== Input data

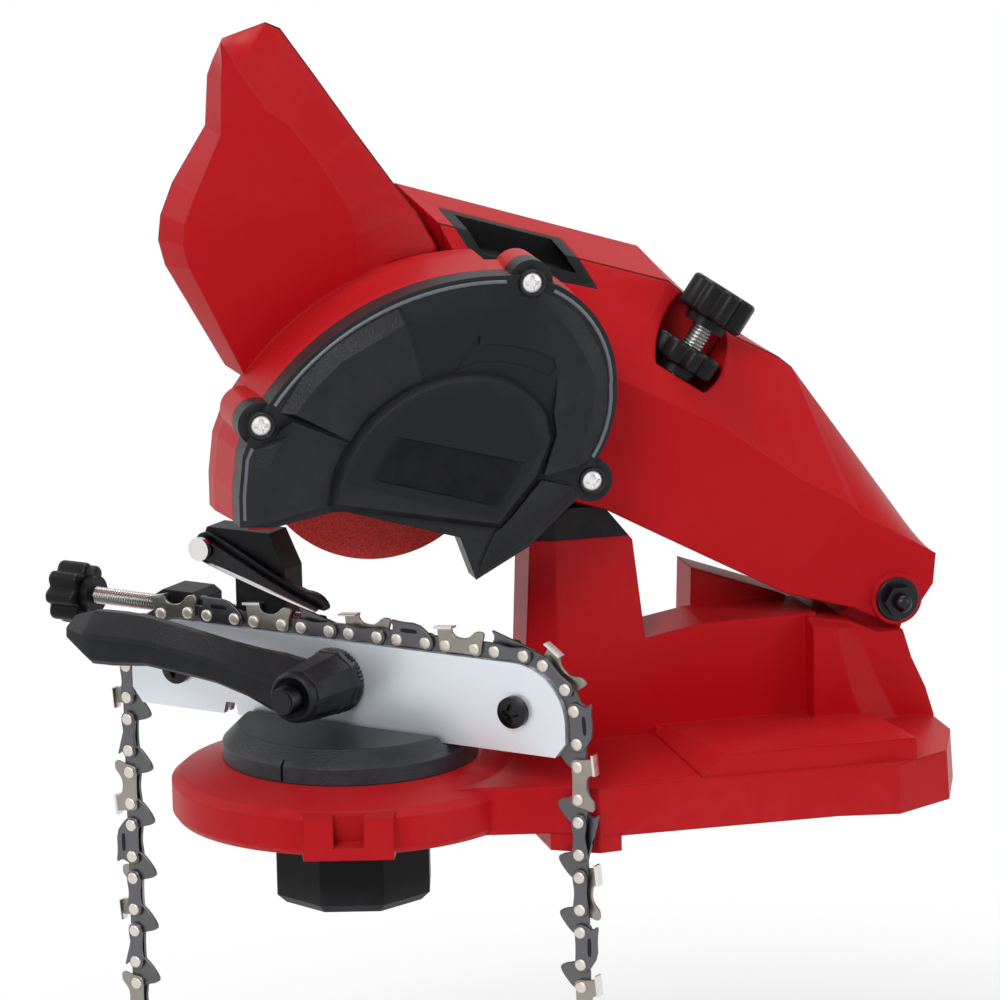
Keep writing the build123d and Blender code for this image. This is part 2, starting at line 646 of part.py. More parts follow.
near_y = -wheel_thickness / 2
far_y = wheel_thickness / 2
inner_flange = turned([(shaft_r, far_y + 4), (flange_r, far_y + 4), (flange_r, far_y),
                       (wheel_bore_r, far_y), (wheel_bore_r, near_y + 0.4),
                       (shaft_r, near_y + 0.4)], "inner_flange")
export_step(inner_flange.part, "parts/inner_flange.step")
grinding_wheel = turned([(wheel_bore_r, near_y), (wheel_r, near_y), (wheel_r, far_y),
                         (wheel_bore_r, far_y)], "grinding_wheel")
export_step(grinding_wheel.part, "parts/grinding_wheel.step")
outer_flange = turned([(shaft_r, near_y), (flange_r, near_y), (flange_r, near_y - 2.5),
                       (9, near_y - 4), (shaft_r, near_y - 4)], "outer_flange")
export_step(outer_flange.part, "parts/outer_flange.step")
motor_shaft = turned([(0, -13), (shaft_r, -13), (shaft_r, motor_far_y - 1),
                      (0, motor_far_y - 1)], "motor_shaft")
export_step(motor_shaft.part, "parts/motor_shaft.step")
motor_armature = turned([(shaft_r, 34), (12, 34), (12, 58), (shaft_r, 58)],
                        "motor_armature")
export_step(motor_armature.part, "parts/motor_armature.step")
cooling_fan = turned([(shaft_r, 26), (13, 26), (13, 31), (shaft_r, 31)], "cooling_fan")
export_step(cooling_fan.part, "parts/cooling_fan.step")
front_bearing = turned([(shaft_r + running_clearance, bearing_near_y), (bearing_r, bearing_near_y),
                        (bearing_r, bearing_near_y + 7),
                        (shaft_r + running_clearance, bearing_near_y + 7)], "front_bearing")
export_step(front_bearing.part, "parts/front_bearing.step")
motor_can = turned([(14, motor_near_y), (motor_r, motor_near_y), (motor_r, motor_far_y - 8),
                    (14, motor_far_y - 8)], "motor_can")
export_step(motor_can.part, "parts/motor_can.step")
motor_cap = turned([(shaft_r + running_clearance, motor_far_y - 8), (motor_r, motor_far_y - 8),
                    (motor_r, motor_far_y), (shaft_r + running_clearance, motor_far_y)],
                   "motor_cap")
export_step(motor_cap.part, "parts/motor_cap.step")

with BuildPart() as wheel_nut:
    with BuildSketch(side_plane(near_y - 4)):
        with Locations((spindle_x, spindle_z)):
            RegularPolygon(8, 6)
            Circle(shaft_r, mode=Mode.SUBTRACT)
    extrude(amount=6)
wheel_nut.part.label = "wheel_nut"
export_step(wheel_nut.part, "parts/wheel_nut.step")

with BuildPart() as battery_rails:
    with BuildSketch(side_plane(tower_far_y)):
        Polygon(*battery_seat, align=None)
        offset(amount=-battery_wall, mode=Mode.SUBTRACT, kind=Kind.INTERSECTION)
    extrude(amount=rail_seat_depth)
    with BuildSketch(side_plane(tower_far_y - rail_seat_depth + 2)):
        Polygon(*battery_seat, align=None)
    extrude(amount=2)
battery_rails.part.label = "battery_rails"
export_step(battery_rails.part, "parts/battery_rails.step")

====
== Input data

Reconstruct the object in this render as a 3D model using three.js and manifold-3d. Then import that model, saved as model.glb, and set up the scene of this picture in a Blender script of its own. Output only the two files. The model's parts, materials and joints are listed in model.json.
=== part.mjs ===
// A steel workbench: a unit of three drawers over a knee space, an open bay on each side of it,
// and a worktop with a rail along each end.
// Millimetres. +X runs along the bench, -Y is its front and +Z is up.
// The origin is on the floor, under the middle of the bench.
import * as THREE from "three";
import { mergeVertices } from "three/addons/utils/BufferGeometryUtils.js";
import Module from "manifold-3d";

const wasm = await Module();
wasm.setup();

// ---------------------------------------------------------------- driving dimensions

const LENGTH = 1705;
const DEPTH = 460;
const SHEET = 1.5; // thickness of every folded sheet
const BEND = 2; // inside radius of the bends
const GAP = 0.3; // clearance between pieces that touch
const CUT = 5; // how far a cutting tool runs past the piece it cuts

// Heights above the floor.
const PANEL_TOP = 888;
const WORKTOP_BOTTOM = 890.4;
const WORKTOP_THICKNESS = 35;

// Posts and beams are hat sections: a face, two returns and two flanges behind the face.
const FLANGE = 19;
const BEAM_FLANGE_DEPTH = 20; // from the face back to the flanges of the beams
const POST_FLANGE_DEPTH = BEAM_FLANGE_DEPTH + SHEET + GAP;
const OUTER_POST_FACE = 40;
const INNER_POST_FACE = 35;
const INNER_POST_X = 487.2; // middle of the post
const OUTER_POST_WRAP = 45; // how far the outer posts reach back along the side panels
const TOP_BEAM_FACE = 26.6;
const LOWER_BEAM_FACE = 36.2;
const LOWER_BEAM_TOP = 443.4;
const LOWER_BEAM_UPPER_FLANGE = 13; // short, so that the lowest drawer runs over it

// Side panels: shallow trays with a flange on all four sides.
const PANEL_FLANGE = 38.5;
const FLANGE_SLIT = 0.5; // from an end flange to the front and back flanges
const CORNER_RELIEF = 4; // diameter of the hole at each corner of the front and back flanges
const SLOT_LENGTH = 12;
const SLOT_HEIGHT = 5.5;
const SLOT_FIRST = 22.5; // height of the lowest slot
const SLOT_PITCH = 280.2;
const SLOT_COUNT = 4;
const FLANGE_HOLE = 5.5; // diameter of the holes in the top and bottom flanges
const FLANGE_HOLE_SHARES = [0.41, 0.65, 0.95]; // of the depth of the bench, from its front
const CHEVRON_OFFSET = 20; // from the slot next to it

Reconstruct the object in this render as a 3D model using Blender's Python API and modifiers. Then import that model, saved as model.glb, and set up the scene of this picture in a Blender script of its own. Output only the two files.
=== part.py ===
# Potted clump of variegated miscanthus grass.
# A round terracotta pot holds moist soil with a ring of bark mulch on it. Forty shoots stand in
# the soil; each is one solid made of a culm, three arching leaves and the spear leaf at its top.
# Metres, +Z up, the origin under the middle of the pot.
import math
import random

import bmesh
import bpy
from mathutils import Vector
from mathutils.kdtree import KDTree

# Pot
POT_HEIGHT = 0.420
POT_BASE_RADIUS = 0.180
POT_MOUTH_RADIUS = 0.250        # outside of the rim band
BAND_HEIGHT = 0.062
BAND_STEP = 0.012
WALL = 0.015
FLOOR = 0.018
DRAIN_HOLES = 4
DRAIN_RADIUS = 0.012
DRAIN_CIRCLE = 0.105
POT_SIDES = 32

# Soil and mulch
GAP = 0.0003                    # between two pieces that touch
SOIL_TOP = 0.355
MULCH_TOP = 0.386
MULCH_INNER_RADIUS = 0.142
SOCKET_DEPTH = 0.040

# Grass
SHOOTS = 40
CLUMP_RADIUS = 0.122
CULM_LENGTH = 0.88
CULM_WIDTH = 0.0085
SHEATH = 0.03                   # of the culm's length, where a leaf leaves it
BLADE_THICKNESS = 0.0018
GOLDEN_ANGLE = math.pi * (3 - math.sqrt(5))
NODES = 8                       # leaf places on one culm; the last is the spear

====
== Input data

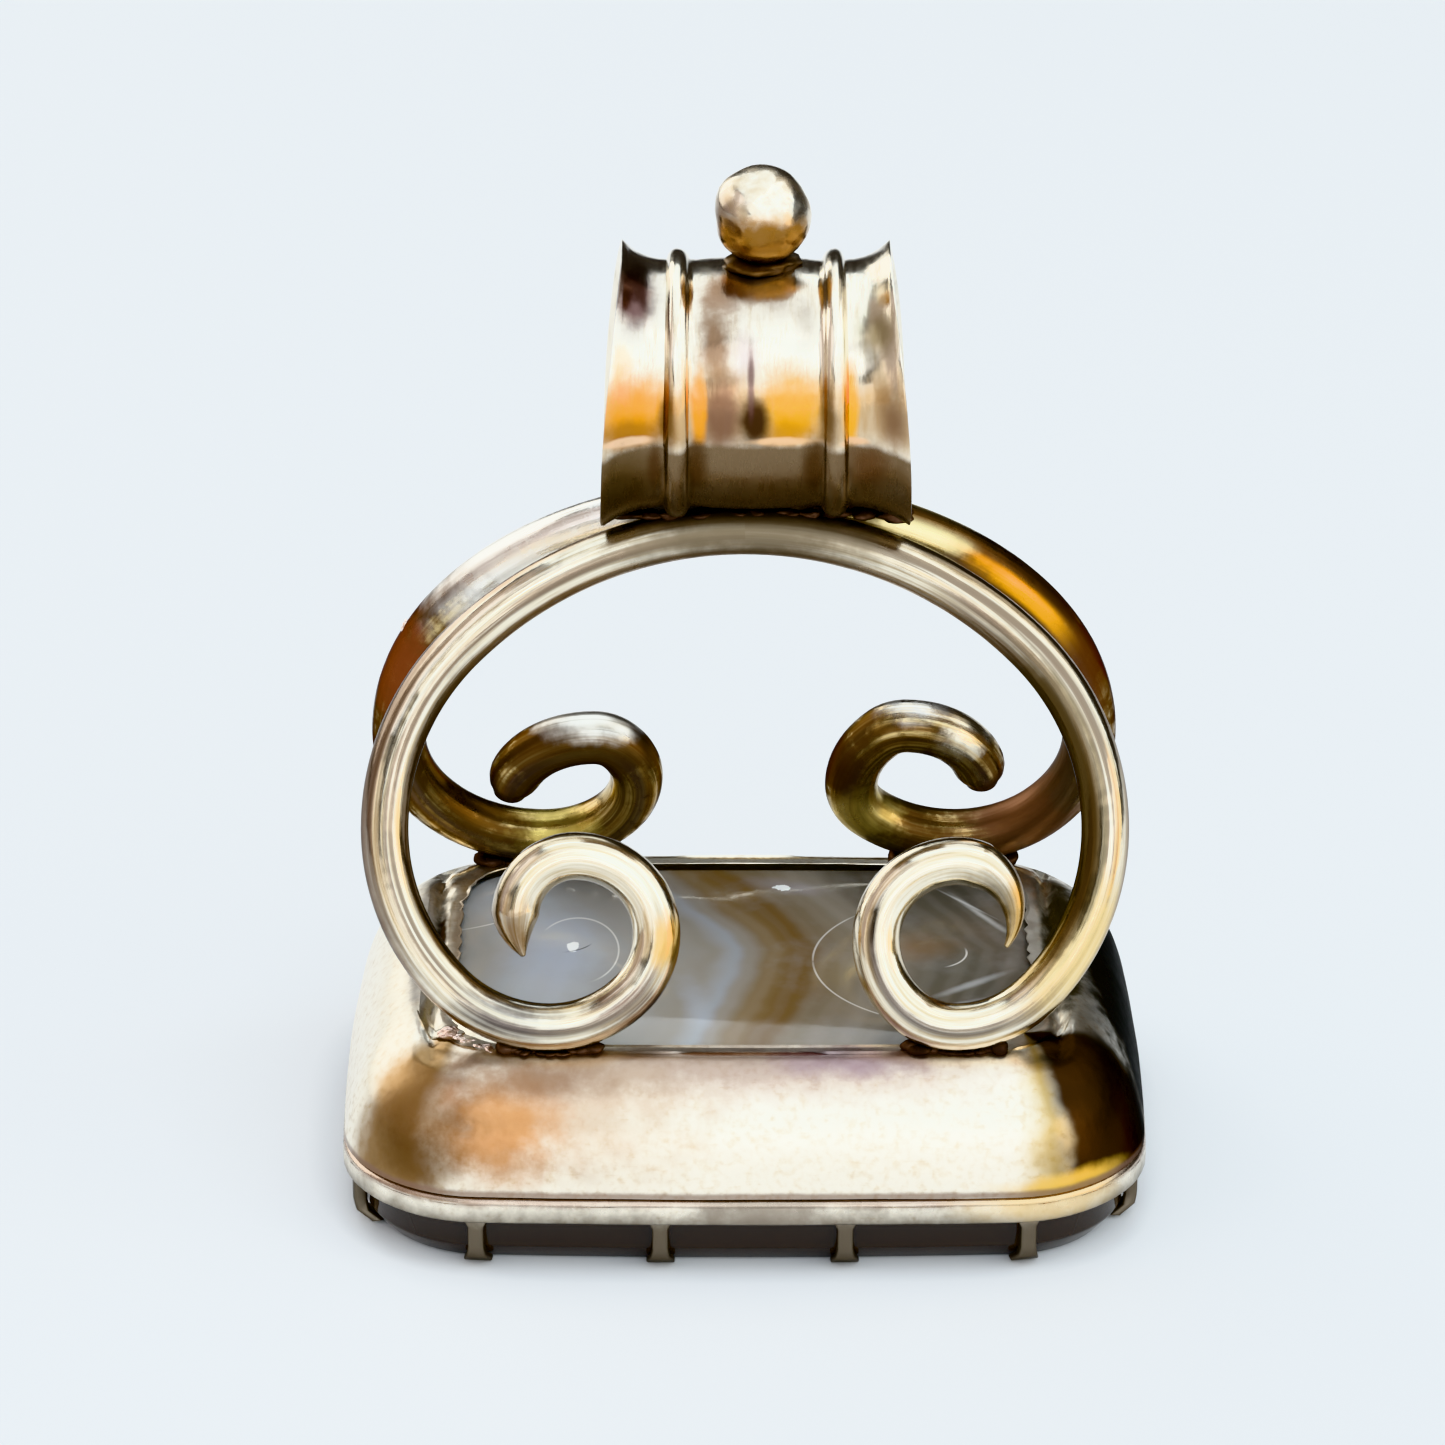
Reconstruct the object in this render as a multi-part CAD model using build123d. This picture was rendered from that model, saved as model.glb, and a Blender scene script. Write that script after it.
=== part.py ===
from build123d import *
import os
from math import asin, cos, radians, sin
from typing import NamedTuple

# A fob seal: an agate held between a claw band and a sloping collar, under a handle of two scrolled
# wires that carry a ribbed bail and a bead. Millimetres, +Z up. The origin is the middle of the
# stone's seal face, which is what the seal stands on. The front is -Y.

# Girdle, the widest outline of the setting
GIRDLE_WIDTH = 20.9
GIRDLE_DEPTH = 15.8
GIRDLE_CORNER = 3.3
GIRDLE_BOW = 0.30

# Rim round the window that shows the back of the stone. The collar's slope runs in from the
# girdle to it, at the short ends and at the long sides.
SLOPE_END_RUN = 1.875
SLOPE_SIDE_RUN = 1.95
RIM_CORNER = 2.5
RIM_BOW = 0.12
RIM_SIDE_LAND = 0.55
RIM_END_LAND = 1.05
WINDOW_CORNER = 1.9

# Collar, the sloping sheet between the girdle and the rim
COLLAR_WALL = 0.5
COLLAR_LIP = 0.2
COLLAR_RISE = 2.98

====

» **Work to be completed**:
Repeat word for word the lines from the line containing "Reconstruct the object in this render as a multi-part" to the line containing "COLLAR_RISE = 2.98", both lines included; nothing else should appear.

» **Exercise solution**:
Reconstruct the object in this render as a multi-part CAD model using build123d. This picture was rendered from that model, saved as model.glb, and a Blender scene script. Write that script after it.
=== part.py ===
from build123d import *
import os
from math import asin, cos, radians, sin
from typing import NamedTuple

# A fob seal: an agate held between a claw band and a sloping collar, under a handle of two scrolled
# wires that carry a ribbed bail and a bead. Millimetres, +Z up. The origin is the middle of the
# stone's seal face, which is what the seal stands on. The front is -Y.

# Girdle, the widest outline of the setting
GIRDLE_WIDTH = 20.9
GIRDLE_DEPTH = 15.8
GIRDLE_CORNER = 3.3
GIRDLE_BOW = 0.30

# Rim round the window that shows the back of the stone. The collar's slope runs in from the
# girdle to it, at the short ends and at the long sides.
SLOPE_END_RUN = 1.875
SLOPE_SIDE_RUN = 1.95
RIM_CORNER = 2.5
RIM_BOW = 0.12
RIM_SIDE_LAND = 0.55
RIM_END_LAND = 1.05
WINDOW_CORNER = 1.9

# Collar, the sloping sheet between the girdle and the rim
COLLAR_WALL = 0.5
COLLAR_LIP = 0.2
COLLAR_RISE = 2.98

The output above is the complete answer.